Достоевский рассказывает о игре — столкновении мыслей, его герои — мысли, его мир — мысленный мир. И это вовсе не значит «беспредметный» — сила и движение мысли живее всякой «физиологии». И когда поминается «завтрак» и шампанское или французский архиепископ Бурдалу, это только для скрепы этой мысленной жизни.
«Съедобное» у Гоголя и «мясное» Толстого — у Гоголя «еда» поддерживает нереальную сказочную жизнь его «басаврюков» от Красной свитки до Чичикова включительно, а у Толстого без костей и мяса немыслима сама мысль — Достоевскому все это ни к чему: Достоевскому довольно «лужицы крови».
И вовсе не преднамеренно, чтобы показать свою невероятную действительность, которая действительнее — истиннее и голее нашей обычной, Достоевский поднял температуру у своих героев.
Лихорадка, горячка, солнечный припек, бессонница — двое суток не спал, перепой, внезапность, вдруг и разом, «синяки фортуны», жизнь исковерканная судьбой, в «последних градусах» чахотка (Ипполит), одержимость — «прожгло» и собаки обгрызли (Рогожин), и вывихи — физические уклоны — эпилептик, «лучезарнейший» князь Мышкин, жених невозможный и немыслимый и «демоническая» красота Настасьи Филипповны — лунной — с рождения монашка, Соломония, худая, бледная, с загадочно-сверкающими глазами — существо совершенно из ряду вон, а между тем по такой недотроге прошлись пухлые белые руки. И все вот так, с задоринкой.

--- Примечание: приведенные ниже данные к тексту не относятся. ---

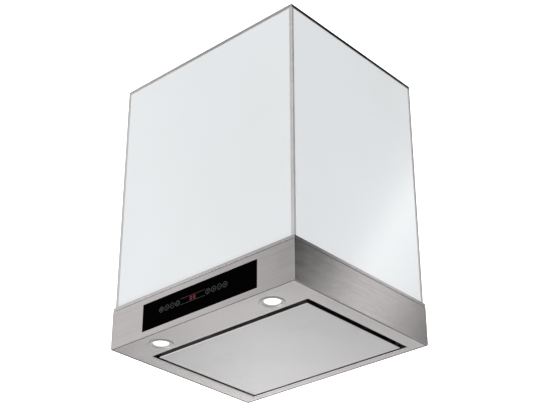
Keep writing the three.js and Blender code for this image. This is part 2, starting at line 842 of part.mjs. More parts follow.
function buildElectrics() {
  const bottom = deckTop + gap;
  const halfWidth = terminalWidth / 2;
  const halfLength = terminalLength / 2;
  const top = terminalHeight;
  const terminalBox = cut(
    block(-halfWidth, halfWidth, -halfLength, halfLength, 0, top),
    block(
      -halfWidth + terminalWall,
      halfWidth - terminalWall,
      -halfLength + terminalWall,
      halfLength - terminalWall,
      -1,
      top - terminalWall,
    ),
    uprightCylinder(glandRadius + gap, top - terminalWall - 1, top + 1, 0, 0, 24),
  );
  const terminalAt = [terminalX(), terminalY(), bottom];
  place("terminal_box", terminalBox, finishes.greyPlastic, terminalAt);
  const gland = turned(
    [
      [glandBore, top - terminalWall - 6],
      [glandRadius, top - terminalWall - 6],
      [glandRadius, top + gap],
      [glandFlangeRadius, top + gap],
      [glandFlangeRadius, top + glandHeight / 3],
      [glandRadius, top + glandHeight / 2],
      [glandRadius, top + glandHeight],
      [glandBore, top + glandHeight],
    ],
    24,
  );
  place("cable_gland", gland, finishes.darkPlastic, terminalAt);
  const driver = new THREE.Shape()
    .moveTo(0, 0)
    .lineTo(driverWidth, 0)
    .lineTo(driverWidth, driverHeight - driverChamfer)
    .lineTo(driverWidth - driverChamfer, driverHeight)
    .lineTo(driverChamfer, driverHeight)
    .lineTo(0, driverHeight - driverChamfer);
  const driverBody = slab(driver, -driverLength / 2, driverLength / 2).rotateX(Math.PI / 2);
  place("lamp_driver", driverBody, finishes.greyPlastic, [sideBoxX, 0, bottom]);
}

buildBase();
buildTower();
buildCarryingFrame();
buildControl();
buildLamps();
buildSuctionPanel();
buildFilters();
buildBlower();
buildCollar();
buildElectrics();

export default hood;
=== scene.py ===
import json
import math

import bmesh
import bpy
from mathutils import Matrix, Vector


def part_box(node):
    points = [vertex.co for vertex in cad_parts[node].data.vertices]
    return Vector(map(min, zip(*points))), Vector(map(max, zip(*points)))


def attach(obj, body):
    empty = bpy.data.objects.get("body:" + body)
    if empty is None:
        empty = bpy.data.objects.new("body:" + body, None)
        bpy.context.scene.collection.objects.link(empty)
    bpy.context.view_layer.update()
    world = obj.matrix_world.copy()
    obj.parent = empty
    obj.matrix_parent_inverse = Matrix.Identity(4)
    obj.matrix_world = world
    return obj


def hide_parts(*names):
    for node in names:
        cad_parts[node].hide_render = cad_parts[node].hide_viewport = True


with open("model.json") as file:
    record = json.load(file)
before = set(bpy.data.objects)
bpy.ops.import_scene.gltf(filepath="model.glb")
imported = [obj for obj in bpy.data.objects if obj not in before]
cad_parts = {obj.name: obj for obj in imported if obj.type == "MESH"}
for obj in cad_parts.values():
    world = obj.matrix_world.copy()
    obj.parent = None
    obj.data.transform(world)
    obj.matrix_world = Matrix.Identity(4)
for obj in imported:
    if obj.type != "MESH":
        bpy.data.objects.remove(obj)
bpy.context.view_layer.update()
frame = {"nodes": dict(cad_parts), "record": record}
nodes = frame["nodes"]
bodyOf = {node: body for body, group in frame["record"]["behaviour"]["bodies"].items() for node in group}
print("frame loaded:", len(nodes), "nodes")

mm = 0.001
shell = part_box("base_shell")
baseBottom = shell[0].z
skin = 1.2 * mm


# shader helpers

def newNode(tree, kind, **settings):
    node = tree.nodes.new(kind)
    for key, value in settings.items():
        setattr(node, key, value)
    return node


def startMaterial(name, colour, metallic, roughness, **sockets):
    mat = bpy.data.materials.new(name)
    mat.use_nodes = True
    mat.diffuse_color = (*colour, 1)
    bsdf = mat.node_tree.nodes["Principled BSDF"]
    bsdf.inputs["Base Color"].default_value = (*colour, 1)
    bsdf.inputs["Metallic"].default_value = metallic
    bsdf.inputs["Roughness"].default_value = roughness
    for key, value in sockets.items():
        bsdf.inputs[key.replace("_", " ")].default_value = value
    return mat, mat.node_tree, bsdf


def objectPattern(tree, scale, offset=(0, 0, 0)):
    coords = newNode(tree, "ShaderNodeTexCoord")
    mapping = newNode(tree, "ShaderNodeMapping")
    mapping.inputs["Location"].default_value = offset
    mapping.inputs["Scale"].default_value = scale
    tree.links.new(coords.outputs["Object"], mapping.inputs["Vector"])
    return mapping.outputs["Vector"]


def noise(tree, scale, detail=3.0, rough=0.55, offset=(0, 0, 0)):
    node = newNode(tree, "ShaderNodeTexNoise")
    node.inputs["Scale"].default_value = 1.0
    node.inputs["Detail"].default_value = detail
    node.inputs["Roughness"].default_value = rough
    tree.links.new(objectPattern(tree, scale, offset), node.inputs["Vector"])
    return node.outputs["Fac"]


def spread(tree, value, low, high, fromLow=0.25, fromHigh=0.75):
    node = newNode(tree, "ShaderNodeMapRange")
    node.inputs["From Min"].default_value = fromLow
    node.inputs["From Max"].default_value = fromHigh
    node.inputs["To Min"].default_value = low
    node.inputs["To Max"].default_value = high
    tree.links.new(value, node.inputs["Value"])
    return node.outputs["Result"]


def multiply(tree, first, second):
    node = newNode(tree, "ShaderNodeMath", operation="MULTIPLY")
    tree.links.new(first, node.inputs[0])
    tree.links.new(second, node.inputs[1])
    return node.outputs[0]


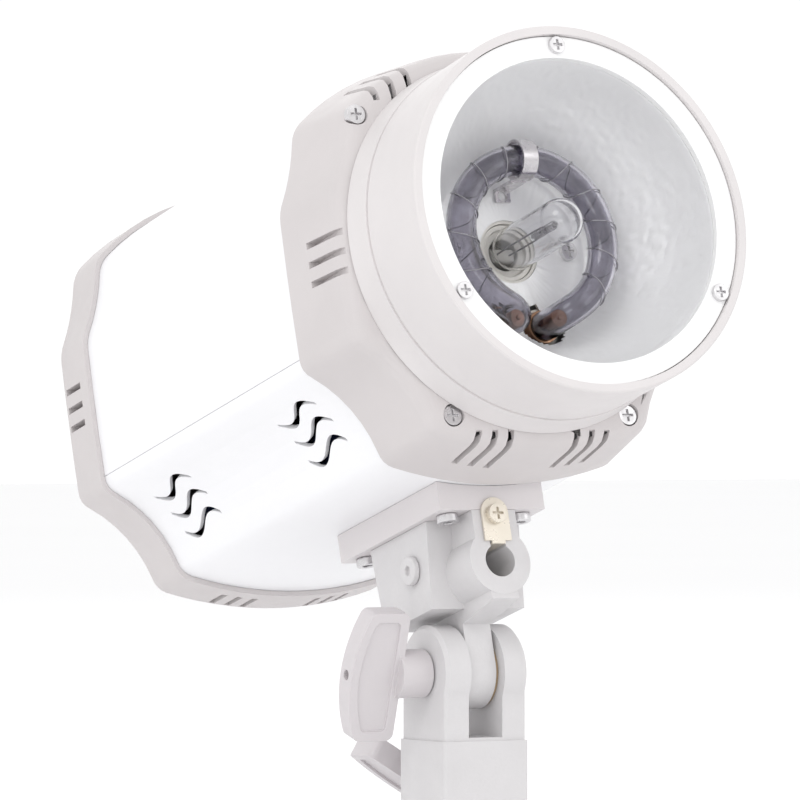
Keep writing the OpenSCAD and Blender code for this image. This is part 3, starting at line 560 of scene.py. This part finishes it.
COIL_R = 1.15
coil = [(COIL_R * math.cos(i * 0.7), 15 + i * 0.075, COIL_R * math.sin(i * 0.7))
        for i in range(150)]
filament = run_ring(bmesh.new(), coil, 0.22, 6)
new_piece("lamp_filament", filament, "head", "wire_nickel", sharp=70)

# The left lead runs on to the coil's front end and the right one stops at its back end
LEAD_R = 0.28
LEAD_ROUTES = {
    "left": ((2.3, 46), (2.9, 38), (2.9, 20), (2.3, 15.6), (1.15, 15.0)),
    "right": ((2.3, 46), (2.6, 38), (2.6, 30), (2.0, 27.2), (1.15, 26.2)),
}
for side, word in ((-1, "left"), (1, "right")):
    route = [(side * x, y, 0) for x, y in LEAD_ROUTES[word]]
    leads = run_ring(bmesh.new(), route, LEAD_R, 8)
    new_piece("lamp_lead_" + word, leads, "head", "wire_nickel", sharp=70)

# ---- Ring that closes the gap between the bowl and the lamp's socket ----
GASKET_INNER, GASKET_OUTER = 8.9, 11.5
gasket_front, gasket_back = DISH_BASE + 0.75, DISH_BASE + 1.5
gasket = spun([(GASKET_INNER, gasket_front), (GASKET_OUTER, gasket_front),
               (GASKET_OUTER, gasket_back), (GASKET_INNER, gasket_back)], 72, closed=True)
new_piece("lamp_gasket", gasket, "head", "socket_ceramic")

# ---- Setting ----
floor = bmesh.new()
bmesh.ops.create_grid(floor, x_segments=1, y_segments=1, size=9)
bmesh.ops.translate(floor, verts=floor.verts, vec=(0, 0, -0.0005))
floor_mesh = bpy.data.meshes.new("floor")
floor.to_mesh(floor_mesh)
floor.free()
floor_obj = bpy.data.objects.new("floor", floor_mesh)
bpy.context.scene.collection.objects.link(floor_obj)
ground = Finish("floor", (0.93, 0.93, 0.935), 0.9)
ground.tint(ground.noise(1.5, 2), (0.92, 0.92, 0.925), 0.5)
floor_obj.data.materials.append(ground.material)

world = bpy.data.worlds.new("studio")
world.use_nodes = True
world.node_tree.nodes["Background"].inputs["Color"].default_value = (1, 1, 1, 1)
world.node_tree.nodes["Background"].inputs["Strength"].default_value = 1.04
bpy.context.scene.world = world
bpy.context.scene.view_settings.view_transform = "Standard"


def soft_light(name, place, aim, size, power):
    data = bpy.data.lights.new(name, "AREA")
    data.shape = "DISK"
    data.size = size
    data.energy = power
    obj = bpy.data.objects.new(name, data)
    obj.location = place
    obj.rotation_euler = (Vector(aim) - Vector(place)).to_track_quat("-Z", "Y").to_euler()
    bpy.context.scene.collection.objects.link(obj)


TARGET = (0, 0, 0.13)
soft_light("key", (-1.6, -1.0, 1.9), TARGET, 1.2, 9)
soft_light("fill", (1.7, -1.6, 1.0), TARGET, 1.4, 4)
soft_light("rim", (0.6, 1.9, 1.6), TARGET, 1.2, 6)
soft_light("low", (-0.9, -1.7, 0.12), TARGET, 0.9, 3)
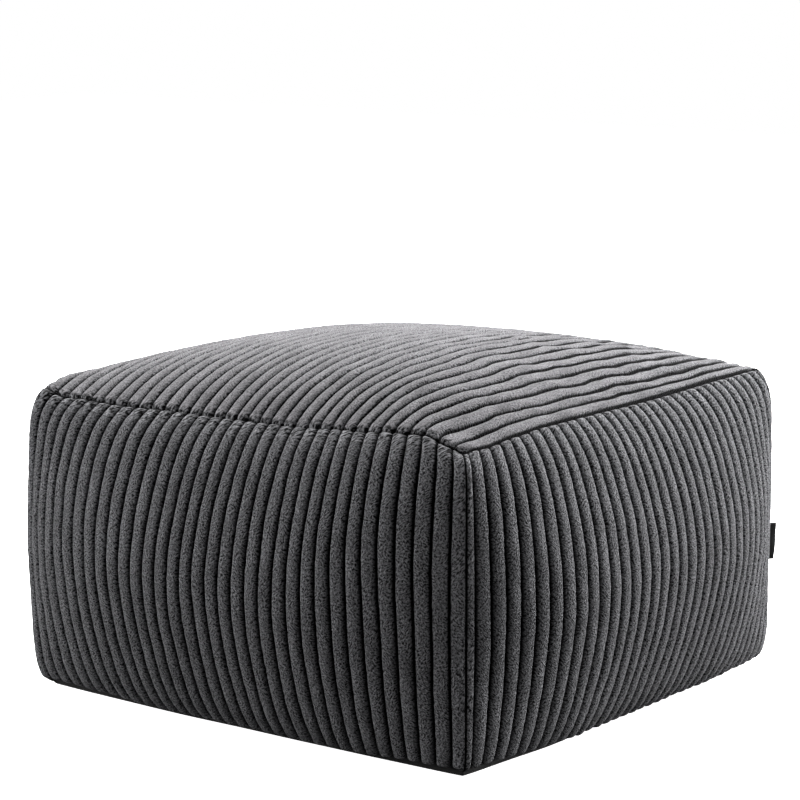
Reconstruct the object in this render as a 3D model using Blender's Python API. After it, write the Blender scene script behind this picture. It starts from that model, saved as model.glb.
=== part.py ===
"""Square floor pouf covered in wide-wale corduroy.

Metres, +Z up, origin on the floor under the middle of the pouf. The front is the -Y side.
One filled body holds the top panel, the four side panels and every rib of the cloth.
A black base panel is sewn under it, and a small folded tab sits in one corner seam.
"""

from math import cos, pi, sin, sqrt

import bmesh
import bpy
import numpy as np

# Cover, sizes in metres
SEAM_SIDE = 0.540          # top seam, from corner to corner
SEAM_HEIGHT = 0.318        # top seam above the floor
SEAM_BOW = 0.003           # how far the top seam bows out between its corners
FACE_BOW = 0.056           # how far a side bows out at half height, beyond its corner seams
CORNER_BULGE = 0.0136      # how far a corner seam stands out at half height
FOOT_SIDE = 0.545          # the sides where they reach the floor, from corner to corner
FOOT_BOW = 0.008           # how far they bow out there
CROWN_LIP = 0.0156         # quick rise of the top panel from its seam
CROWN_DOME = 0.0347        # slow rise from there to the middle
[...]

Но иначе Достоевский не видит, да и как иначе видеть, отпущенному назад в жизнь с порога наверной смерти: в его глазах пожар.
Весь наш мир — горит.
И в этом пожаре сгорают все занавешивающие мысль словесные украшения и всякие румяна показной мысли, обнажая исподнюю мысль.
Нереальные, эти только мысли-герои Достоевского живы и действуют, как кожные, а по встрепету неотразимы. Слушайте, «любуйтесь», только чур! Не трогать пальцами: рука скользнет по воздуху.
А если в литературных произведениях искать слова о человеке и о тайне его жизни — за обугленным остовом крашеных мыслей в живых, таящихся под пеплом, мыслях, читаю горькую разгадку.
Ничего обыкновенного. Все странно, необычайно. Но и в необыкновенном степень: жизнь, ведь, не сплошная, разнокольчатая.
А то, что на воспаленный глаз представляется второстепенным — это все наше «дневное», не подымающееся ни до каких градусов, «ординарное», это серое, невзрачное, «как принято», «как следует», «как должно», что «рождается, чтобы умереть и умирает, чтобы родиться», повторяя судьбу извечно-проклятой муки — поиграть в солнечном луче и бесследно пропасть с закатом. Это семья Епанчиных, Иволгиных, Птицына, их приятелей и знакомых.